Ex-offenders struggle to find housing
Because of The City's lack of low-income housing, 47 percent of ex-offenders are left to live on the streets.
Because of The City's lack of low-income housing, 47 percent of ex-offenders are left to live on the streets.
Competition for housing in San Francisco goes far beyond eager twenty-somethings searching for the perfect pad in the Marina.
According to a report released by the Board of Supervisors, more than 47 percent of ex-offenders are left without permanent housing in The City.
Many of these former inmates have been released as a result of Gov. Jerry Brown’s infamous realignment efforts, which are meant to reduce prison overcrowding but is creating a demand that San Francisco low-income housing cannot meet.

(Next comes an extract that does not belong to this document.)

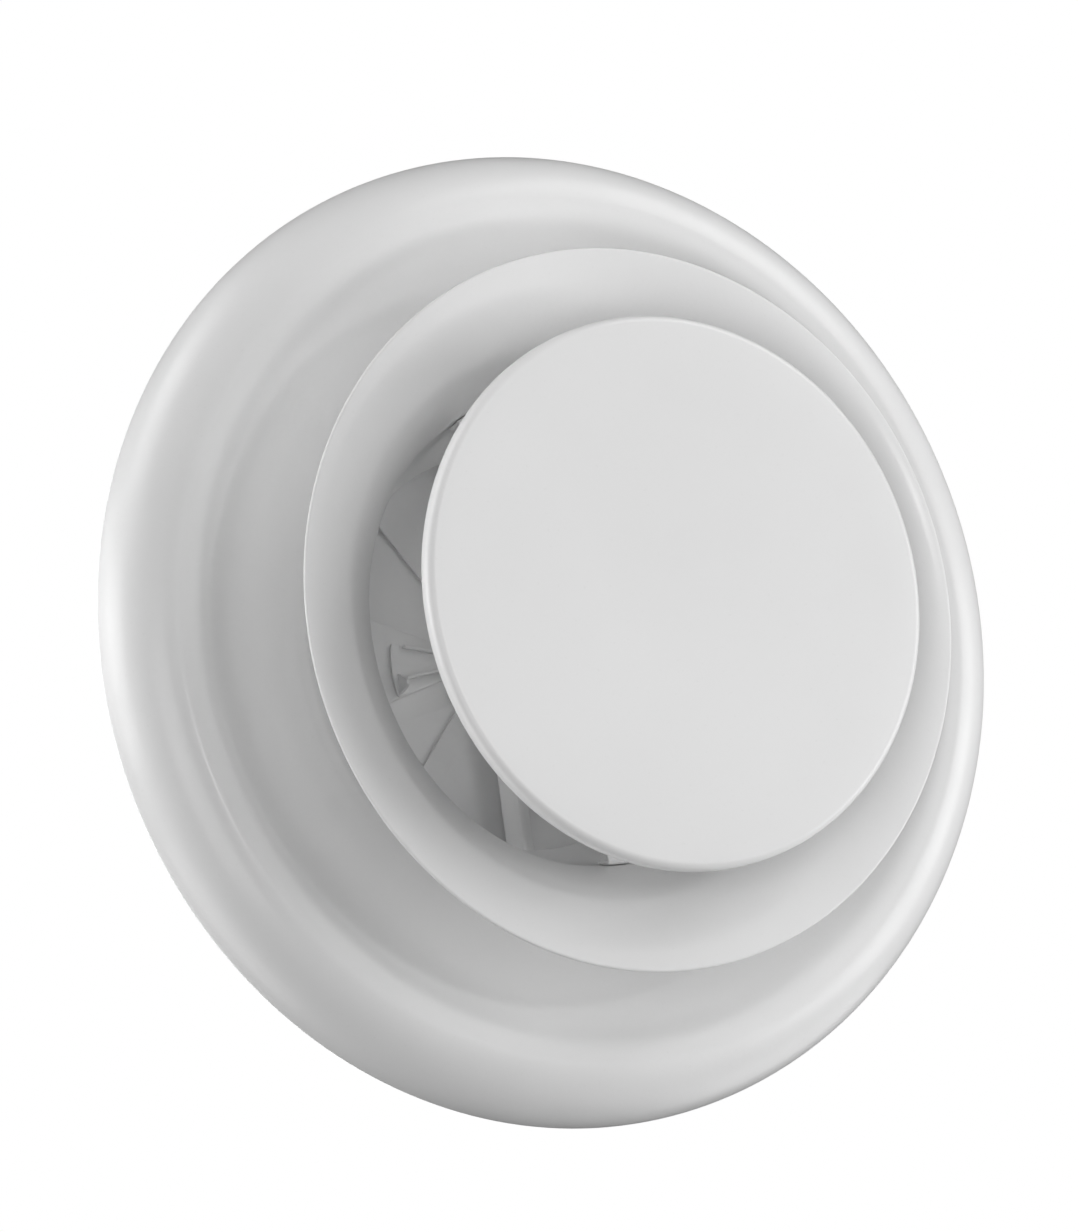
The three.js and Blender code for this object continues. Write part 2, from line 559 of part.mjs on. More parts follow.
// Strap across the bell: a flat piece whose flared ends are bent up along the bell's inner face.
function coneStrap() {
  const bottomZ = STRAP_TOP_Z - SHEET;
  const [low, high] = [flareAngle(bottomZ), flareAngle(STRAP_FOOT_TOP_Z)];
  const steps = 2;
  const wall = Array.from({ length: steps + 1 }, (_, i) => offFlare(low + ((high - low) * i) / steps, GAP));
  const feet = turned(sheetOutline(wall));
  const [waist, foot] = [STRAP_WAIST / 2, STRAP_FOOT_WIDTH / 2];
  const end = STRAP_WAIST_END + foot - waist;
  const outline = [
    [end, -foot], [RIM_RADIUS, -foot], [RIM_RADIUS, foot], [end, foot], [STRAP_WAIST_END, waist],
    [-STRAP_WAIST_END, waist], [-end, foot], [-RIM_RADIUS, foot], [-RIM_RADIUS, -foot], [-end, -foot],
    [-STRAP_WAIST_END, -waist], [STRAP_WAIST_END, -waist],
  ];
  const flat = plate(outline, bottomZ, SHEET).rotate([0, 0, STRAP_ANGLE]);
  const inside = rod(wall[0][0] - SHEET / 2, bottomZ, STRAP_TOP_Z, ROUND_STEPS);
  const band = plate(rectangle(2 * RIM_RADIUS, STRAP_FOOT_WIDTH), bottomZ - SHEET, NECK_TOP_Z);
  const whole = flat.intersect(inside).add(feet.intersect(band.rotate([0, 0, STRAP_ANGLE])));
  const bored = whole.subtract(rod(SPINDLE_RADIUS + GAP, bottomZ - 1, STRAP_TOP_Z + 1));
  addPart('cone_strap', drilled(bored, STRAP_RIVETS), WHITE_PAINT);
}

outerFrame();
rimGasket();
neckCollar();
neckLipSeal();
bridgeBar();
bridgeNut();
rivets();
shutterSeat();
shutterRotor();
shutterLever();
shutterEyelet();
threadedSpindle();
spacerTube();
lockNutAndWasher();
bellCone();
centreDisc();
discStiffener();
discBoss();
coneStrap();

export default diffuser;
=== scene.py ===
"""Looks of a round ceiling air diffuser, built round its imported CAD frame.

Lengths inside the builders are millimetres, because sheet-metal sizes read best that way;
every mesh is scaled to metres as it is made. +Z points up into the ceiling void, the room is at -Z.
"""

import json
import math

import bmesh
import bpy
from mathutils import Matrix, Vector


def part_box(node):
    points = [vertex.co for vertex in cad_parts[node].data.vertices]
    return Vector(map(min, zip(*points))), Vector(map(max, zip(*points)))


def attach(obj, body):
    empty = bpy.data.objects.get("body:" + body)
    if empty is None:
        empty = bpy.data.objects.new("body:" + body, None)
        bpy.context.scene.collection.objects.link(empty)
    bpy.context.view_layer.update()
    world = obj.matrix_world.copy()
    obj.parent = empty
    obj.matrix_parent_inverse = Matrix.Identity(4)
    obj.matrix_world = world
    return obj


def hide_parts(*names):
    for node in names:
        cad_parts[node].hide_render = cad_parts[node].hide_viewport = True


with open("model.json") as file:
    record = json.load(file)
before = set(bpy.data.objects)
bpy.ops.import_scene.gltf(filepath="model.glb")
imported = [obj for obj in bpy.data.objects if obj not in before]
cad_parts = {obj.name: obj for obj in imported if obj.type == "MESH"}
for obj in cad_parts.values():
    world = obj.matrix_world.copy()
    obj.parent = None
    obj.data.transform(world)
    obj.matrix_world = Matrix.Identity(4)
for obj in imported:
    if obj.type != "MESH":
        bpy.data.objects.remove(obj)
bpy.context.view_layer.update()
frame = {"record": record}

MM = 0.001
FINE = 224          # steps round a large turned piece
MEDIUM = 96         # steps round a middle-sized one
SMALL = 40          # steps round a small one


def box_mm(node):
    """Lowest and highest corner of a CAD node, in millimetres."""
    low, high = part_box(node)
    return low / MM, high / MM


# ------------------------------------------------------------------ sizes read from the frame

frame_low, frame_high = box_mm("outer_frame")
collar_low, collar_high = box_mm("neck_collar")
bell_high = box_mm("bell_cone")[1]
disc_low, disc_high = box_mm("centre_disc")
seat_low, seat_high = box_mm("shutter_seat")
rotor_low, rotor_high = box_mm("shutter_rotor")
lever_low, lever_high = box_mm("shutter_lever")
bar_low, bar_high = box_mm("bridge_bar")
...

Ex-offenders on probation or parole are legally required to live in San Francisco, so they have nowhere to go except the street. This creates a vicious cycle, says a senior manager at the city’s Budget and Legislative Analyst’s Office, Severin Campbell. He told the Chronicle:
“You may be an ex-offender, but to San Francisco you’re just one of the homeless. But homelessness makes it easier to re-offend.”
As of last October, there were 5,818 ex-offenders under the supervision of the city’s Adult Probation Department, according to the Chronicle. Of the 5,818 ex-offenders, 417 were released under the state’s new realignment program, AB 109.
The city sets aside a mere 250 rooms for ex-inmates (many of them with a limited stay time of a month or less), so you do the math.
Not to mention, AB 109 is all about “realigning” less-serious felony offenders from the state to local level, so many of these people have a criminal record.
Unsurprisingly, that makes securing housing all the more difficult for former prisoners and all the more controversial for the thousands of low-income San Franciscans without a record who are competing for the same housing.
The Chronicle reported that the city has already established that discrimination on the basis of criminal background is a major housing issue and aims to prevent such discrimination. But without additional housing, the problem persists.
The Board of Supervisors’ report suggested one solution – moving ex-offenders to other counties when possible – but offered no input from other California counties or suggestion for how they might receive that idea.
Sheriff Ross Mirkarimi told the Chronicle:
“Housing is a critical issue for ex-offenders, and it’s a very vexing problem for San Francisco.”